The History of Craps

Different versions can be found as to the real history and origin of craps. Some say that craps is the earliest known gambling game that used dice. It was said that craps dated as far back as 1573 BC when early Egyptians played it. Others contend that the more modern game of craps was a descendant from a game that was invented by Sir William of Tyre in England during the Crusades. Wherever the game of craps first appeared, craps has always been known to have been played by the English and French especially during the Crusades.

The Crusades was an era where famous leaders such as Richard the Lion-Hearted of England and Philip Augustus of France led armies in reclaiming the Holy Land. It was also the time when the game of Hazard or craps was played at soldiers' camps as a pastime. It is said that Roman Legions would trim pig's knuckles so as to form cubes and use this as a dice. Soldiers would throw this makeshift dice in their reversed shield as a form of game. It is said that this was where the saying 'to roll the bones' came from.

From England, the game of craps became known in France and in the United States. It is still unclear as to who brought the craps game to the United States, some say the early English settlers of the 'Mayflower' brought craps in the Americas whereas others contend that it was the French that brought craps in the United States. Whoever brought it, craps became a popular and well-loved game in the dark streets and corners of New Orleans, a common site for both Americans and French alike, in the 1800.

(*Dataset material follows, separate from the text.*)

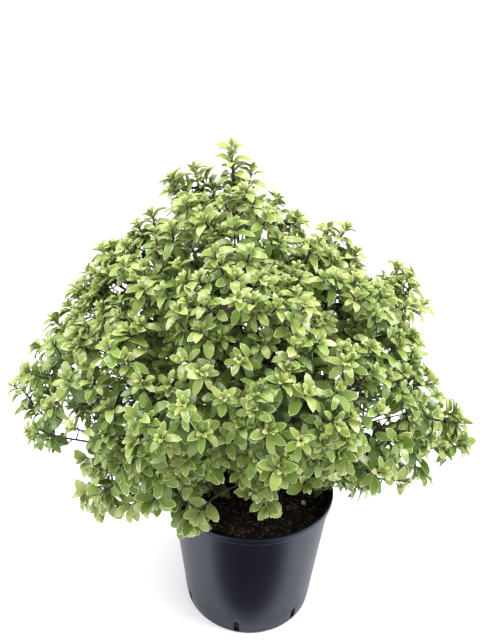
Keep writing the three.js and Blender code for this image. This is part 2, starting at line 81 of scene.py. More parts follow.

From New Orleans, the craps game also became known in the Riverbanks of the Mississippi River. This was during the steamboat era, where players would use weighted dice in cheating to get the desired numbers. The game of craps changed and developed its rules through the years. However, craps players were only allowed to bet with the player and not with the house.

It was only when John H. Winn came did the final craps rule change happened. Winn proposed that craps players should be allowed to bet both with the player and with the casino. This ensured that craps players and the casino won't cheat. Winn also introduced putting a Don't Pass bet on the craps table layout. Because of these developments, John H. Winn was named the Father of Modern Craps.

In 1930, gambling became legalized in Nevada. This made the craps playing industry grow and became the game it is now. Modern versions of craps include online craps that allowed craps players to play craps without even having to go to the casino.